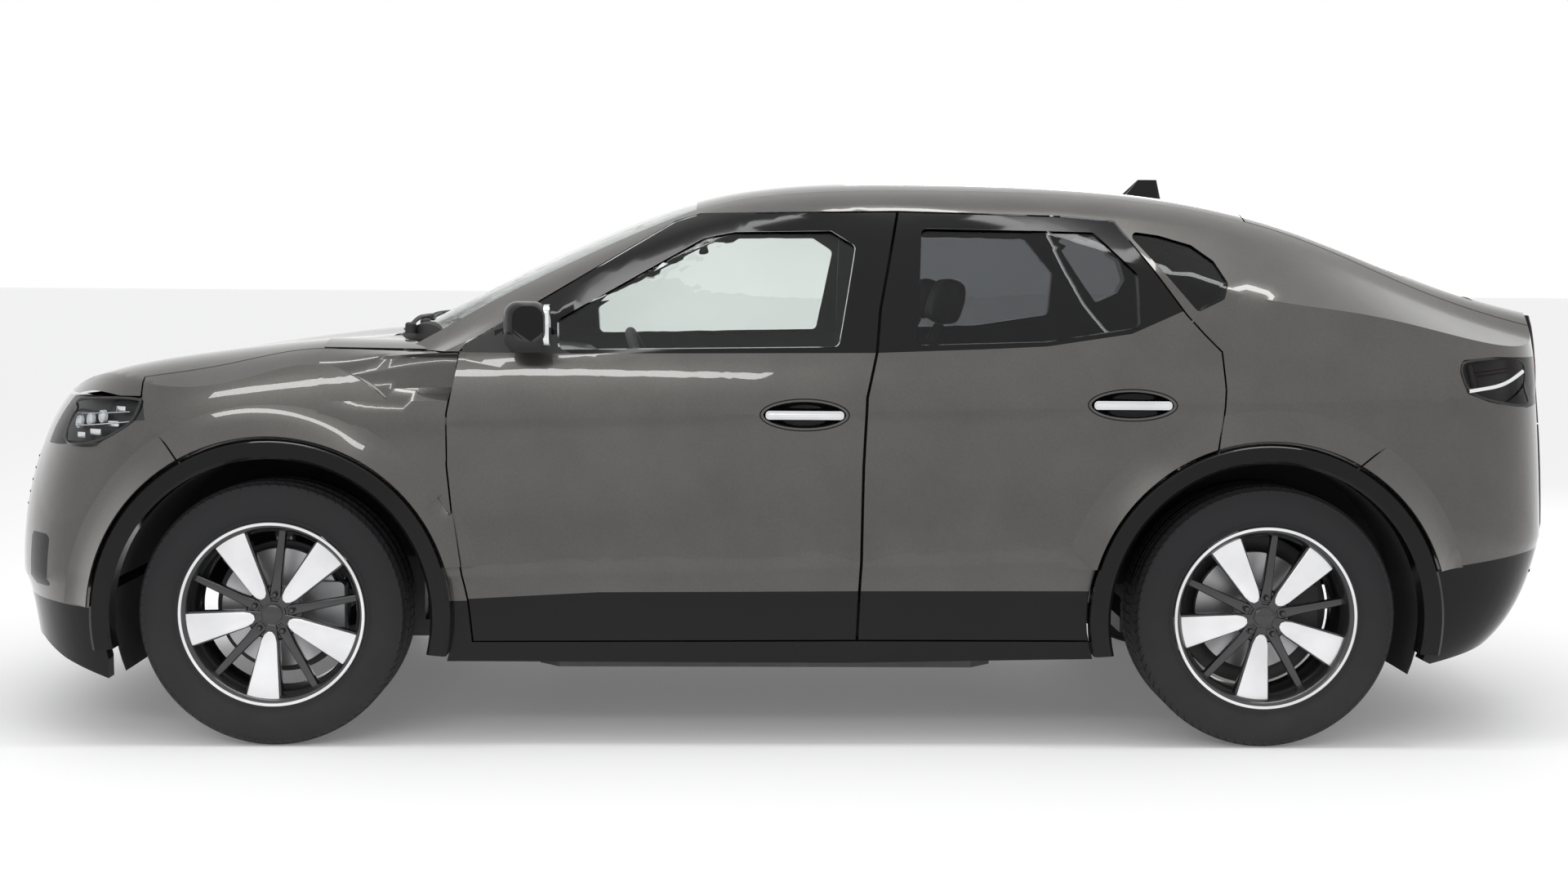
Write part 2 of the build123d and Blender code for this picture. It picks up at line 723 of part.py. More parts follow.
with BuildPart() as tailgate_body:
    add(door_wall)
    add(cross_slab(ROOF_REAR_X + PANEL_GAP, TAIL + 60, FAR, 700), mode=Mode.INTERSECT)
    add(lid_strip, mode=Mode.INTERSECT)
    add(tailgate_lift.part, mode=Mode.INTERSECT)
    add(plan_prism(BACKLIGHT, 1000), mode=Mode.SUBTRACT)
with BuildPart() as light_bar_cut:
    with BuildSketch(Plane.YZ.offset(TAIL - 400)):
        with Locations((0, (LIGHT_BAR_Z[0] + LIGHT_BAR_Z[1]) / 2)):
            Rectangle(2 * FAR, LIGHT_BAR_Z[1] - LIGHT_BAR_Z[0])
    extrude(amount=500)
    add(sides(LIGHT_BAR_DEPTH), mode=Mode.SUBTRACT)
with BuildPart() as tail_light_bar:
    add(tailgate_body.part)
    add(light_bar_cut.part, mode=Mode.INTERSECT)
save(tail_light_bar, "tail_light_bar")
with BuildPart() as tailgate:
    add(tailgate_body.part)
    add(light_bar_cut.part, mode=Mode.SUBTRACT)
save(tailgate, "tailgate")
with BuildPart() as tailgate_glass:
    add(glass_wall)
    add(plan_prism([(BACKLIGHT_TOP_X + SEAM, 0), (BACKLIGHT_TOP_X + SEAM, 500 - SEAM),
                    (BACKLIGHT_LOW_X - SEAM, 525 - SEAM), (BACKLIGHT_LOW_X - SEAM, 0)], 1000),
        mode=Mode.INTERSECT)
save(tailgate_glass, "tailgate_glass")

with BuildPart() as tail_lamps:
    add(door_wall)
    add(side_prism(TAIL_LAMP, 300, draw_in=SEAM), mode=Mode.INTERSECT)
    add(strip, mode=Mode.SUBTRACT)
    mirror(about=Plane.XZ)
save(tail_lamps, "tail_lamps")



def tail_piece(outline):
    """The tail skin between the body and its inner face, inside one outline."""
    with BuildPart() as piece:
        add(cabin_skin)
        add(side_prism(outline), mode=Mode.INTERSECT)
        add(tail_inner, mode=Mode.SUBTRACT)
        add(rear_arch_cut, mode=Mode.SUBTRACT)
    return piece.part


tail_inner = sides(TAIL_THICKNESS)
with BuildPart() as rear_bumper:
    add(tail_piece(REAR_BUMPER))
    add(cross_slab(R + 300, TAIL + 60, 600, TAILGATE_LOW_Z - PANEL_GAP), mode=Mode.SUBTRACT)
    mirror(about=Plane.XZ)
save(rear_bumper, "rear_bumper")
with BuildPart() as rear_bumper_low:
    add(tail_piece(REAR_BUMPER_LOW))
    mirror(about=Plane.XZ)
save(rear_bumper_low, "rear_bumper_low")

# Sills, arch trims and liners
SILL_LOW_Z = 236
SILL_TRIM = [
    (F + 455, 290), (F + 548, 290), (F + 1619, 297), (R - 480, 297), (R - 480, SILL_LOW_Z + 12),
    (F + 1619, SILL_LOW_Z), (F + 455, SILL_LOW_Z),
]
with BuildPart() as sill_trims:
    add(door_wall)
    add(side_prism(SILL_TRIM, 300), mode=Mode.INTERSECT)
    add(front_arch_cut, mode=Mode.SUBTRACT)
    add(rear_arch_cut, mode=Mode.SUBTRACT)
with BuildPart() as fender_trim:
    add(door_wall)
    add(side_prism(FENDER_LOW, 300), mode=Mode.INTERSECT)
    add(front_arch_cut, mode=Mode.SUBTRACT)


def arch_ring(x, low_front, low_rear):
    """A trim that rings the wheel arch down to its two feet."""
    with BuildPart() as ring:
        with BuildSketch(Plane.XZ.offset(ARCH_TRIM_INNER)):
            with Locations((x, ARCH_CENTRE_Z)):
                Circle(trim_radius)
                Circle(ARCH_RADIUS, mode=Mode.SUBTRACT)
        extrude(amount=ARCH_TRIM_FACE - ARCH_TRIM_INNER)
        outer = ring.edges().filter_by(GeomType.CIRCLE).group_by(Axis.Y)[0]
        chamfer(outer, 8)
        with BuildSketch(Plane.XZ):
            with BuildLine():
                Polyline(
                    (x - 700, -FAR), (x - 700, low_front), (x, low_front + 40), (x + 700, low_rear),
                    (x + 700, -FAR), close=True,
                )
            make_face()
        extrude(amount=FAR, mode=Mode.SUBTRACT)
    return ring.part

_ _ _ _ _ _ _

WHAT NEEDS TO BE DONE: Each line of the listing above should be output exactly.

PROBLEM SOLUTION:
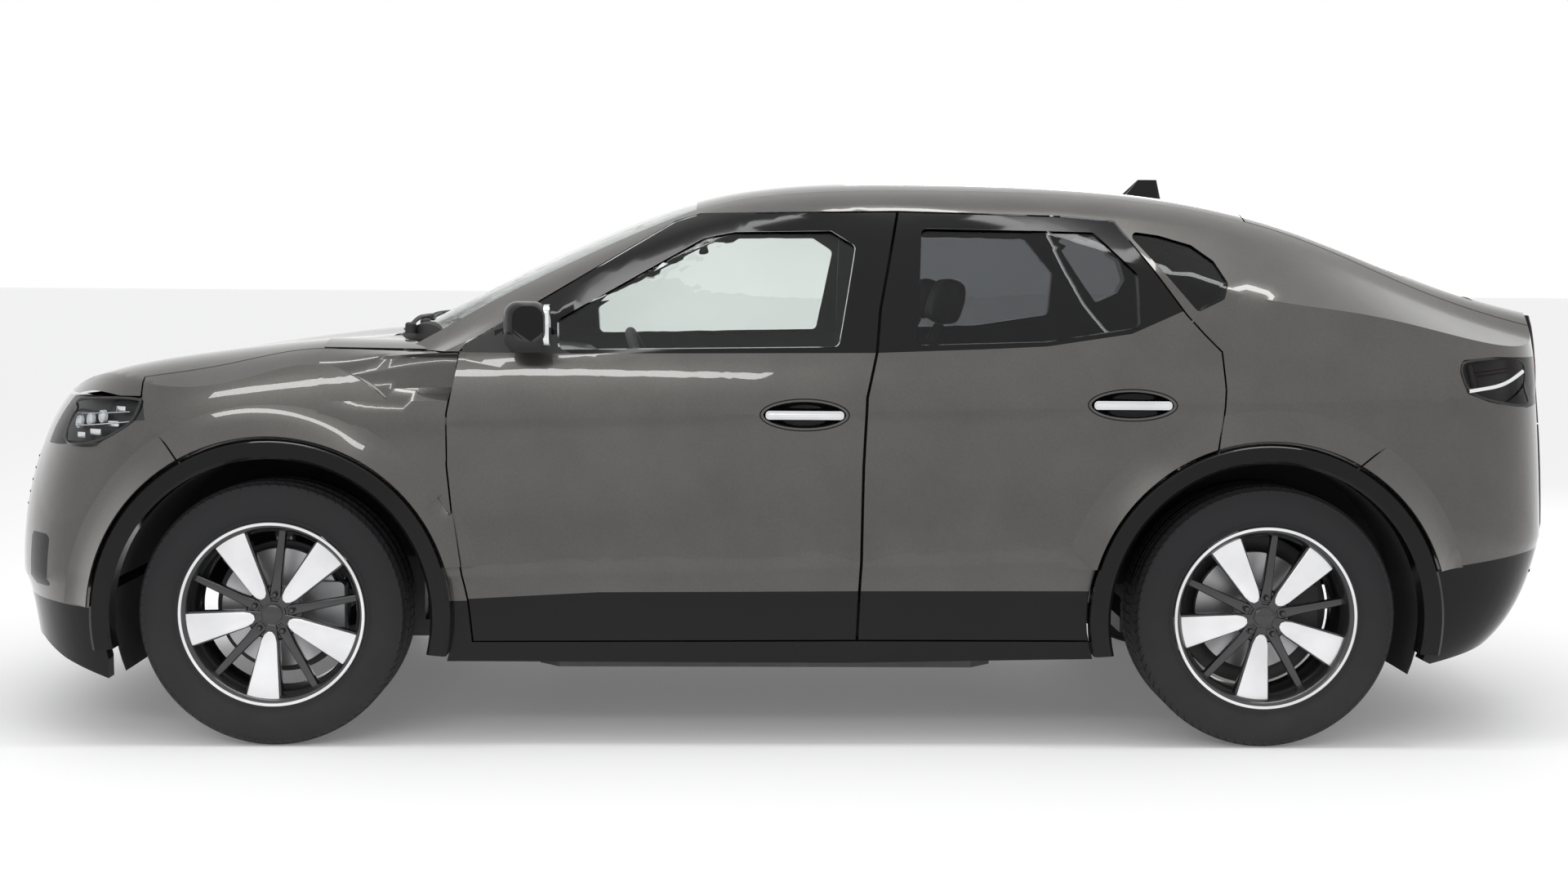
Write part 2 of the build123d and Blender code for this picture. It picks up at line 723 of part.py. More parts follow.
with BuildPart() as tailgate_body:
    add(door_wall)
    add(cross_slab(ROOF_REAR_X + PANEL_GAP, TAIL + 60, FAR, 700), mode=Mode.INTERSECT)
    add(lid_strip, mode=Mode.INTERSECT)
    add(tailgate_lift.part, mode=Mode.INTERSECT)
    add(plan_prism(BACKLIGHT, 1000), mode=Mode.SUBTRACT)
with BuildPart() as light_bar_cut:
    with BuildSketch(Plane.YZ.offset(TAIL - 400)):
        with Locations((0, (LIGHT_BAR_Z[0] + LIGHT_BAR_Z[1]) / 2)):
            Rectangle(2 * FAR, LIGHT_BAR_Z[1] - LIGHT_BAR_Z[0])
    extrude(amount=500)
    add(sides(LIGHT_BAR_DEPTH), mode=Mode.SUBTRACT)
with BuildPart() as tail_light_bar:
    add(tailgate_body.part)
    add(light_bar_cut.part, mode=Mode.INTERSECT)
save(tail_light_bar, "tail_light_bar")
with BuildPart() as tailgate:
    add(tailgate_body.part)
    add(light_bar_cut.part, mode=Mode.SUBTRACT)
save(tailgate, "tailgate")
with BuildPart() as tailgate_glass:
    add(glass_wall)
    add(plan_prism([(BACKLIGHT_TOP_X + SEAM, 0), (BACKLIGHT_TOP_X + SEAM, 500 - SEAM),
                    (BACKLIGHT_LOW_X - SEAM, 525 - SEAM), (BACKLIGHT_LOW_X - SEAM, 0)], 1000),
        mode=Mode.INTERSECT)
save(tailgate_glass, "tailgate_glass")

with BuildPart() as tail_lamps:
    add(door_wall)
    add(side_prism(TAIL_LAMP, 300, draw_in=SEAM), mode=Mode.INTERSECT)
    add(strip, mode=Mode.SUBTRACT)
    mirror(about=Plane.XZ)
save(tail_lamps, "tail_lamps")



def tail_piece(outline):
    """The tail skin between the body and its inner face, inside one outline."""
    with BuildPart() as piece:
        add(cabin_skin)
        add(side_prism(outline), mode=Mode.INTERSECT)
        add(tail_inner, mode=Mode.SUBTRACT)
        add(rear_arch_cut, mode=Mode.SUBTRACT)
    return piece.part


tail_inner = sides(TAIL_THICKNESS)
with BuildPart() as rear_bumper:
    add(tail_piece(REAR_BUMPER))
    add(cross_slab(R + 300, TAIL + 60, 600, TAILGATE_LOW_Z - PANEL_GAP), mode=Mode.SUBTRACT)
    mirror(about=Plane.XZ)
save(rear_bumper, "rear_bumper")
with BuildPart() as rear_bumper_low:
    add(tail_piece(REAR_BUMPER_LOW))
    mirror(about=Plane.XZ)
save(rear_bumper_low, "rear_bumper_low")

# Sills, arch trims and liners
SILL_LOW_Z = 236
SILL_TRIM = [
    (F + 455, 290), (F + 548, 290), (F + 1619, 297), (R - 480, 297), (R - 480, SILL_LOW_Z + 12),
    (F + 1619, SILL_LOW_Z), (F + 455, SILL_LOW_Z),
]
with BuildPart() as sill_trims:
    add(door_wall)
    add(side_prism(SILL_TRIM, 300), mode=Mode.INTERSECT)
    add(front_arch_cut, mode=Mode.SUBTRACT)
    add(rear_arch_cut, mode=Mode.SUBTRACT)
with BuildPart() as fender_trim:
    add(door_wall)
    add(side_prism(FENDER_LOW, 300), mode=Mode.INTERSECT)
    add(front_arch_cut, mode=Mode.SUBTRACT)


def arch_ring(x, low_front, low_rear):
    """A trim that rings the wheel arch down to its two feet."""
    with BuildPart() as ring:
        with BuildSketch(Plane.XZ.offset(ARCH_TRIM_INNER)):
            with Locations((x, ARCH_CENTRE_Z)):
                Circle(trim_radius)
                Circle(ARCH_RADIUS, mode=Mode.SUBTRACT)
        extrude(amount=ARCH_TRIM_FACE - ARCH_TRIM_INNER)
        outer = ring.edges().filter_by(GeomType.CIRCLE).group_by(Axis.Y)[0]
        chamfer(outer, 8)
        with BuildSketch(Plane.XZ):
            with BuildLine():
                Polyline(
                    (x - 700, -FAR), (x - 700, low_front), (x, low_front + 40), (x + 700, low_rear),
                    (x + 700, -FAR), close=True,
                )
            make_face()
        extrude(amount=FAR, mode=Mode.SUBTRACT)
    return ring.part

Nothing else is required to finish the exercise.